Initially much of the sexual violence fell along ethnic lines, with the Dinka fighters, who were largely affiliated with the government, raping members of the Nuer ethnic group, the people affiliated with the opposition, and vice versa. In 2014, the African Union reported that opposition soldiers were told to rape any Dinka woman they saw. Increasingly, however, analysts say that the sexual violence is less a reflection of ethnic tension than a desire by militias to assert their authority.
“More than an ethnic divide, [there is a] need for soldiers to demonstrate what will happen if you don’t respect us,” said Jok Madut Jok, the co-founder of the Sudd Institute, a think tank in the South Sudanese capital, Juba. Nishigaya likewise hypothesized that young men were motivated to rape and loot as a means of validating themselves.
This dovetails with the testimony of most survivors of sexual violence in Nyal, who refer to the perpetrators first and foremost as government soldiers, not as members of a particular ethnic group. Indeed, many of the worst crimes were committed by Nuers against Nuers, since the government recruited members of the Bul-Nuer subgroup to lead its operations against rebel forces in Unity State last spring, promising the spoils of war in return.
A peace deal negotiated in August between the two largest factions in the ongoing war — Kiir’s and Machar’s — has not brought an end to the abuse. Few of its provisions have been implemented, and a host of smaller armed groups not party to the agreement continue to wreak havoc in much of the country.
“It is clear the conflict in South Sudan continues, despite the August peace agreement,” said Jehanne Henry, the senior Africa researcher for Human Rights Watch. “The spreading conflict has brought a breakdown of law and order.”

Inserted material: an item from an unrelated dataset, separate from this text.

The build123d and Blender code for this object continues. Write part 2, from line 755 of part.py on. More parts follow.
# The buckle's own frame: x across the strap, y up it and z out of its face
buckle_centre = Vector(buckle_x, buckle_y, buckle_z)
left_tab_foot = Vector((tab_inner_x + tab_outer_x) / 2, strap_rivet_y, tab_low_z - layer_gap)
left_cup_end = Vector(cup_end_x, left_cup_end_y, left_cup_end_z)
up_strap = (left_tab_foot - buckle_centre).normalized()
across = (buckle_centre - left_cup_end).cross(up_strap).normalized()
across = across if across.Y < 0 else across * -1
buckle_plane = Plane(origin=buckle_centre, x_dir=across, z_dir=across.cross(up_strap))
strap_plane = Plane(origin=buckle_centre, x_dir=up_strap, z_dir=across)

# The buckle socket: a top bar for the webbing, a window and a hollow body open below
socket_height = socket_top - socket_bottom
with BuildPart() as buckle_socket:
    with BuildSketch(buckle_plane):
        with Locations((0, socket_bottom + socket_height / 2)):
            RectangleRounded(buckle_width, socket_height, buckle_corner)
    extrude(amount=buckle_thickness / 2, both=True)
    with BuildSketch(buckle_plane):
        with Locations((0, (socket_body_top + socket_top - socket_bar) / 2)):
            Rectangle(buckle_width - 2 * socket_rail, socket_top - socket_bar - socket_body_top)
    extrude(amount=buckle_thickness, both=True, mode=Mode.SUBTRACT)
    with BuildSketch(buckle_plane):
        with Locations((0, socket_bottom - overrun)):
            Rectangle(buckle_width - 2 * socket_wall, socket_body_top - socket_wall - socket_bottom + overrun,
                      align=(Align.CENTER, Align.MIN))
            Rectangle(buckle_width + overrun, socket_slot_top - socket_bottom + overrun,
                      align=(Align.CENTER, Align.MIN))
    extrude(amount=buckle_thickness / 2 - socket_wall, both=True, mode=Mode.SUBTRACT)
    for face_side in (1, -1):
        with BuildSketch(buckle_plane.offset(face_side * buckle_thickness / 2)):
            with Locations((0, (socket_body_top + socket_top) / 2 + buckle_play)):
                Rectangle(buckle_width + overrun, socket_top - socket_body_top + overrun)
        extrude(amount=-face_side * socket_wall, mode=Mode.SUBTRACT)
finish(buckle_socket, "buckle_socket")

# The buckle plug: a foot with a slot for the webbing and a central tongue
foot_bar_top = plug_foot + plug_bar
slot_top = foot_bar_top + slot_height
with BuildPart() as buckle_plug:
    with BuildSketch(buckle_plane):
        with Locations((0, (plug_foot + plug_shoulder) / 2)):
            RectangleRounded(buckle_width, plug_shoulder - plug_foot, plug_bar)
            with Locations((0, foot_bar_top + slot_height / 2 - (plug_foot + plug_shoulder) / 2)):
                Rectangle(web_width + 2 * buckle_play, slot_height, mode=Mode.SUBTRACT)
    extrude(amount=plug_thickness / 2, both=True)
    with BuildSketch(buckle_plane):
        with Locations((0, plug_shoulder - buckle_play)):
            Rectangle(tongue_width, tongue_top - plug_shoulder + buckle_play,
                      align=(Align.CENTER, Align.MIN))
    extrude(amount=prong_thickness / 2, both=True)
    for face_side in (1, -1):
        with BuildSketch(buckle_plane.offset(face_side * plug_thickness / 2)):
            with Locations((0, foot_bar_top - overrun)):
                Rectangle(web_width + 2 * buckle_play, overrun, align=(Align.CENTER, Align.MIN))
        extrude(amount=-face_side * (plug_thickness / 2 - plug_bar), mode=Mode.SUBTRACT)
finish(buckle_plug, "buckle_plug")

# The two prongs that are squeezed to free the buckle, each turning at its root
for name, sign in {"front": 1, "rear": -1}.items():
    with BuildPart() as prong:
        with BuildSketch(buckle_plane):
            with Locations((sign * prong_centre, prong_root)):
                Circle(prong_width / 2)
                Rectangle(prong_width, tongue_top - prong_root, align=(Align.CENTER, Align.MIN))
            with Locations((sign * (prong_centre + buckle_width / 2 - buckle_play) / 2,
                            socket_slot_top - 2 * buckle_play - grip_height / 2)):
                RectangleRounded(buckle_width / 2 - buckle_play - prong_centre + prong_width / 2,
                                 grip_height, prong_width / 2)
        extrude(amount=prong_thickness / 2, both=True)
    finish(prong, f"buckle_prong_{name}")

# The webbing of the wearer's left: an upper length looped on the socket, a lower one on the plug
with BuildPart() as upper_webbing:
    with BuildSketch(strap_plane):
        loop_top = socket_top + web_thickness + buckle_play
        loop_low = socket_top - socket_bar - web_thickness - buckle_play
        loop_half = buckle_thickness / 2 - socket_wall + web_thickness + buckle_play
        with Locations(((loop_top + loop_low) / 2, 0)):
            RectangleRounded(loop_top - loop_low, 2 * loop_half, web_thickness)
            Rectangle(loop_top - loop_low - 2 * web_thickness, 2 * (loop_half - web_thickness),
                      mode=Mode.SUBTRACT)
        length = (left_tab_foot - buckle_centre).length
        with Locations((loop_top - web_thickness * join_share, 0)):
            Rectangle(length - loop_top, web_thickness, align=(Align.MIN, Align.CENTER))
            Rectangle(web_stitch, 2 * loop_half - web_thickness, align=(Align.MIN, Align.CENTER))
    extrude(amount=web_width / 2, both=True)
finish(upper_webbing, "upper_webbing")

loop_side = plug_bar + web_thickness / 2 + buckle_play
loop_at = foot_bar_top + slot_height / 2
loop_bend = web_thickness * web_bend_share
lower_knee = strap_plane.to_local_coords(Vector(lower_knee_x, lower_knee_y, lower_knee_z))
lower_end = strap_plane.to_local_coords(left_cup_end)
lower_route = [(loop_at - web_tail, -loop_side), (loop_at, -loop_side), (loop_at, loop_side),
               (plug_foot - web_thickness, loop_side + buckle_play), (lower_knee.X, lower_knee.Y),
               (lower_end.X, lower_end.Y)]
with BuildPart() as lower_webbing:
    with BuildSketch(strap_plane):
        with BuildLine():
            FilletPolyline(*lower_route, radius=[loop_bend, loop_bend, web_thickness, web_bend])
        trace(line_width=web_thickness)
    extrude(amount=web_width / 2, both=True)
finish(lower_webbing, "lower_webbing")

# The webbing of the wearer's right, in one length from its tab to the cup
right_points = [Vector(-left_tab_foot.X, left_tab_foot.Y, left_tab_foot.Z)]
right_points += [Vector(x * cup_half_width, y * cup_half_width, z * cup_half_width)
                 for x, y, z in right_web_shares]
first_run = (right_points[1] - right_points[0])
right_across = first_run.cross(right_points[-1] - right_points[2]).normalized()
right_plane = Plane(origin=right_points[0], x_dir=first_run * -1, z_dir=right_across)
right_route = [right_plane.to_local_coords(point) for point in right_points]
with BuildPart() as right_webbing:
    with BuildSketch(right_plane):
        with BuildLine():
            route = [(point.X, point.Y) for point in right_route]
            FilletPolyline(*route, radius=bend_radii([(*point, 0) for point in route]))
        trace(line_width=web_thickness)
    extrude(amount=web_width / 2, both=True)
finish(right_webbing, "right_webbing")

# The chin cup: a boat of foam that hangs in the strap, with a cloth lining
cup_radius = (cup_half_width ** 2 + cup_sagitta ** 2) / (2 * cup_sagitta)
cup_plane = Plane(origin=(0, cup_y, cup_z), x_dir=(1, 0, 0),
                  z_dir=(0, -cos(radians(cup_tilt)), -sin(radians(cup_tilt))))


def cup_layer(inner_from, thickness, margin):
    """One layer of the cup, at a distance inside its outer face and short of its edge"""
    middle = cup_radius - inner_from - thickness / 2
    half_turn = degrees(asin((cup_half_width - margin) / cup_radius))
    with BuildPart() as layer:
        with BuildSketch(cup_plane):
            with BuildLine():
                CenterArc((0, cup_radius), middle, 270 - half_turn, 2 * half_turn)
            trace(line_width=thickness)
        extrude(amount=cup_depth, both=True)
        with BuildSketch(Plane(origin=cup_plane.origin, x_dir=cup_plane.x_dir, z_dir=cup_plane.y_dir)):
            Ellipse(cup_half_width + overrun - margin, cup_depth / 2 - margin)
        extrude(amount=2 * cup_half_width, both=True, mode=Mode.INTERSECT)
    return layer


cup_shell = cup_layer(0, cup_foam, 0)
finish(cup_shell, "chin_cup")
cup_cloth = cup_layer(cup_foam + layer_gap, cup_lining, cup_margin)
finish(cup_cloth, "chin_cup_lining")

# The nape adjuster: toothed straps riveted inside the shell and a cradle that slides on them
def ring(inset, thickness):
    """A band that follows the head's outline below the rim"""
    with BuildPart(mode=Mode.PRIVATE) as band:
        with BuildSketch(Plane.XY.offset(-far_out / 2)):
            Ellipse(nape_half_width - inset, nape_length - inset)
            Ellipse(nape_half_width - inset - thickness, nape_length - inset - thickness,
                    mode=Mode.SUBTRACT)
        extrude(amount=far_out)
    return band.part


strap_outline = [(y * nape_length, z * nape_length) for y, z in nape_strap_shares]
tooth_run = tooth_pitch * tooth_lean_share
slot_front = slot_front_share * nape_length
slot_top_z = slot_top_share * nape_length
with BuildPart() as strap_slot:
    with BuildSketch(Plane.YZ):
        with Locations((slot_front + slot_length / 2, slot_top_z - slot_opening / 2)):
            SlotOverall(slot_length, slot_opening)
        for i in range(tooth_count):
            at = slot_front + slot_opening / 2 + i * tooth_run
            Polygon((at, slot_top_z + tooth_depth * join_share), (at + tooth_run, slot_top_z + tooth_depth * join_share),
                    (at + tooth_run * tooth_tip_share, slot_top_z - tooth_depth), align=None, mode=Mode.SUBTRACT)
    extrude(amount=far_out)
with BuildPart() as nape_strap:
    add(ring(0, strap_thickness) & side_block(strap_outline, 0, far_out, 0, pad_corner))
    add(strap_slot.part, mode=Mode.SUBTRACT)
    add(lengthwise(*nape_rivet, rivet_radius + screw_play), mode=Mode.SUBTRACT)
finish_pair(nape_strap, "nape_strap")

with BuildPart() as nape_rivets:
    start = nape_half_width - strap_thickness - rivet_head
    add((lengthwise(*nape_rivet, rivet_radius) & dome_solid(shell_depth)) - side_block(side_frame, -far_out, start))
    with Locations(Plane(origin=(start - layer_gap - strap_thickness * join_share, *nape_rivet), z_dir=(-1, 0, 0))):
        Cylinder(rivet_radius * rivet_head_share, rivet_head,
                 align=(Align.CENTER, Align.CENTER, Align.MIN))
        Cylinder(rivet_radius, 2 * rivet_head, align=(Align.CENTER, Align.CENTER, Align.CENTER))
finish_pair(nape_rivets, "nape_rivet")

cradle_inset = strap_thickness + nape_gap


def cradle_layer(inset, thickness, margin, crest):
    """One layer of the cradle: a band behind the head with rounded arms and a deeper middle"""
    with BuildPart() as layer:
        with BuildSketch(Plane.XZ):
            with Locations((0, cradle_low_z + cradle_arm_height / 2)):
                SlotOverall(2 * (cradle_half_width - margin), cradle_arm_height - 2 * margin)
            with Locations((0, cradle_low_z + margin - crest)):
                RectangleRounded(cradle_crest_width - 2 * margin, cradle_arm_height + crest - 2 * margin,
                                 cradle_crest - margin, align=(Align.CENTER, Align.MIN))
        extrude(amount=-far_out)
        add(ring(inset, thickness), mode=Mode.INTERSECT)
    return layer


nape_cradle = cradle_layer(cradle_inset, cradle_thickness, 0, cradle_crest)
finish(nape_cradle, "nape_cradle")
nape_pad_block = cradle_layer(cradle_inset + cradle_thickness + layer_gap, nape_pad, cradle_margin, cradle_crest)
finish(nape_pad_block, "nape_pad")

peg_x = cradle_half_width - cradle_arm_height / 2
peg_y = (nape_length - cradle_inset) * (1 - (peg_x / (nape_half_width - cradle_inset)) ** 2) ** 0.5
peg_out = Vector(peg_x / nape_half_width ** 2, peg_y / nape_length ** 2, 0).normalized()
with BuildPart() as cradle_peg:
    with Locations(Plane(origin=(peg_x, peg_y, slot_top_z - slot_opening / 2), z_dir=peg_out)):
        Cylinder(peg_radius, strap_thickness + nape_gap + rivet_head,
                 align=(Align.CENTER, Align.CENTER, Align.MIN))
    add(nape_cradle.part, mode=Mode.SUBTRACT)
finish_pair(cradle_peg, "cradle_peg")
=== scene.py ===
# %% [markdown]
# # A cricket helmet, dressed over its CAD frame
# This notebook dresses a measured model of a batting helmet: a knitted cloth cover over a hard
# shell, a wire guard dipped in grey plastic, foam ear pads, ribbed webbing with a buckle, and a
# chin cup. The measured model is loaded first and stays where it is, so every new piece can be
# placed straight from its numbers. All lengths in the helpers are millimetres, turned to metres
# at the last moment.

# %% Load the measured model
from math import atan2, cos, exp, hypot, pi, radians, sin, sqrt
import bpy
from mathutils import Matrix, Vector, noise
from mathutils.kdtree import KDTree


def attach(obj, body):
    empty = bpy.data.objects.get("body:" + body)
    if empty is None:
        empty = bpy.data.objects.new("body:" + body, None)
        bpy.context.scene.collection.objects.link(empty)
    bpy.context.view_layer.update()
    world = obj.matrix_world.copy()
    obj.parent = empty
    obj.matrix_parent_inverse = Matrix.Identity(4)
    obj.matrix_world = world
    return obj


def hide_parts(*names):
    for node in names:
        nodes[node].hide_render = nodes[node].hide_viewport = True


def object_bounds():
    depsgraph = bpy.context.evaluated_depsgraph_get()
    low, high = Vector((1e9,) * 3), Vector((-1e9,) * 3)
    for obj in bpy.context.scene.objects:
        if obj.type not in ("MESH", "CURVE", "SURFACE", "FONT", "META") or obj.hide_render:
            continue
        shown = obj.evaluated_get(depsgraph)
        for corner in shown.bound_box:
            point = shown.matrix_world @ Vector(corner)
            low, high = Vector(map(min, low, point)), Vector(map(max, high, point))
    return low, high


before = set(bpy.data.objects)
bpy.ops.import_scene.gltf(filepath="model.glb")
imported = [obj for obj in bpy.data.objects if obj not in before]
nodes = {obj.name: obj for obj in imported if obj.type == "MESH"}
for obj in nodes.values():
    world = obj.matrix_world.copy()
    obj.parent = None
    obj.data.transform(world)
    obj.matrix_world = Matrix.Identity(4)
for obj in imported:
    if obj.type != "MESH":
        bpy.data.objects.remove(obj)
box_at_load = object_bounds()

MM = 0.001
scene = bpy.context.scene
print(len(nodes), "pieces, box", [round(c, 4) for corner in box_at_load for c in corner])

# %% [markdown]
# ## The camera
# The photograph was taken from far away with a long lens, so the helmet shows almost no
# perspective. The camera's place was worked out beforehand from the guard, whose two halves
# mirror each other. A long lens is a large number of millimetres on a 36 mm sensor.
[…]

Western Equatoria state, in the southwest of the country, was spared the worst of the fighting during the civil war, but it too has descended into lawlessness in recent months. An anti-government militia based there is facing off against the SPLA. Fighting began in May 2015, but escalated dramatically in December and then again in the middle of February. Henry said her organization has “documented a string of abuses against civilians, including killings, unlawful detentions, enforced disappearances, and brutal rape” in Yambio, a city in Western Equatoria where there is a large SPLA presence.
But the region that has seen the worst brutality — so far at least — is the northeast of the country. For the past two years, rebels and the government have taken turns terrorizing the population here as they captured and re-captured major urban areas in Upper Nile and Unity states. Although the past few months have been relatively calm, a recent report from the Small Arms Survey cautions that the peace is “superficial and tentative, and none of the political problems that arose during 2015 [has] been adequately addressed.”
Land disputes are still simmering, and other Nuer subgroups are itching to exact revenge on the Bul for their collaboration with the government last year. None of this bodes well for civilians caught in the middle.
“If they want to do something bad to you, they will do it,” said Nyamai (also not her real name), who, like Mary, fled a village near Leer for the comparative safety of Nyal. “They are Salva’s soldiers,” she said, referring to the president by his first name.